Hey folks,
Looking for the best way to chunk requests when pulling historical agent summary data via the Python SDK and dumping it to S3. We’ve got a daily job that runs at 2 AM EST to archive last day’s metrics. It works fine for small teams, but when I scale it to our full 500-agent pool, the script keeps choking.
I’m using the genesyscloud Python SDK to hit /api/v2/analytics/agents/summary. The endpoint has a max limit of 1000 records per request, but the real killer seems to be the processing time on the Genesys side for large date ranges combined with high cardinality on the groupBy fields. I’m getting 504 Gateway Timeout errors after about 2-3 minutes of execution.
Here’s the rough loop I’m using to paginate through the agents:
from genesyscloud import analytics_api
import boto3
# ... auth setup ...
start_date = "2023-10-01T00:00:00Z"
end_date = "2023-10-02T00:00:00Z"
agent_ids = ["id1", "id2", "...id500"] # Fetched separately
response = analytics_api.post_analytics_agents_summary(
analytics_api.PostAnalyticsAgentsSummaryRequest(
query=analytics_api.SummaryQuery(
date_from=start_date,
date_to=end_date,
group_by=["agent.id"],
interval="PT1H"
),
agent_ids=agent_ids,
size=1000
)
)
The response object takes forever to populate, and sometimes the connection just drops. I’ve tried reducing the size to 100, but that just means more API calls and we hit the rate limits faster.

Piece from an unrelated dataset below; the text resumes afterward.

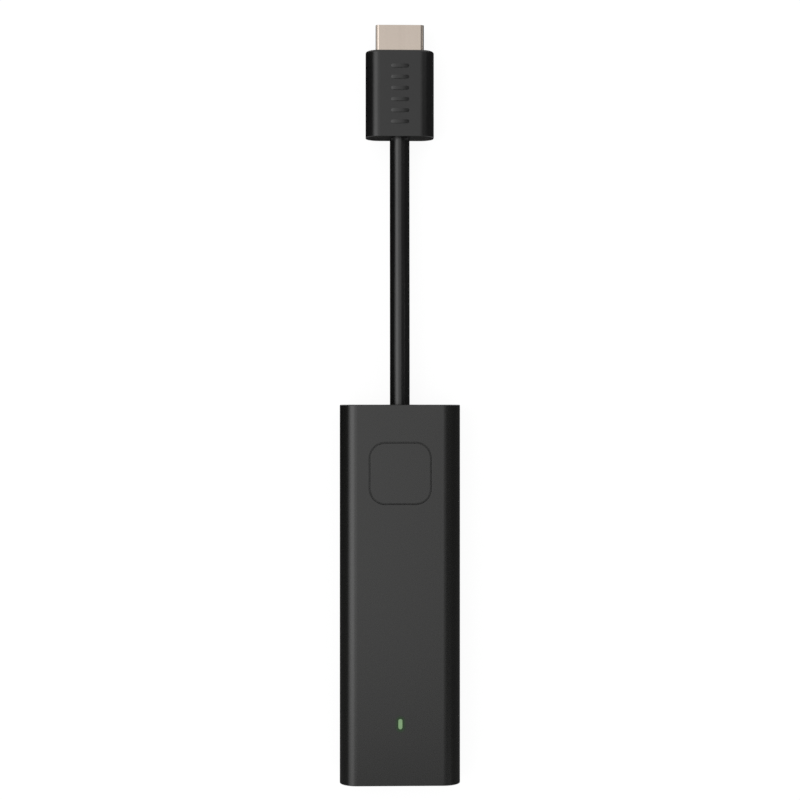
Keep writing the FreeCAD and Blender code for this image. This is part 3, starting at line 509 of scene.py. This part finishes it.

Should I be slicing the agent_ids list into smaller batches of 50 before hitting the API? Or is there a better pattern for handling these bulk exports without timing out? We’re using boto3 to write the resulting JSON to S3, which is fast enough, so the bottleneck is definitely the Genesys API call.
Any tips on handling the pagination or request timing would be appreciated. The docs aren’t super clear on the hard timeout limits for this specific endpoint.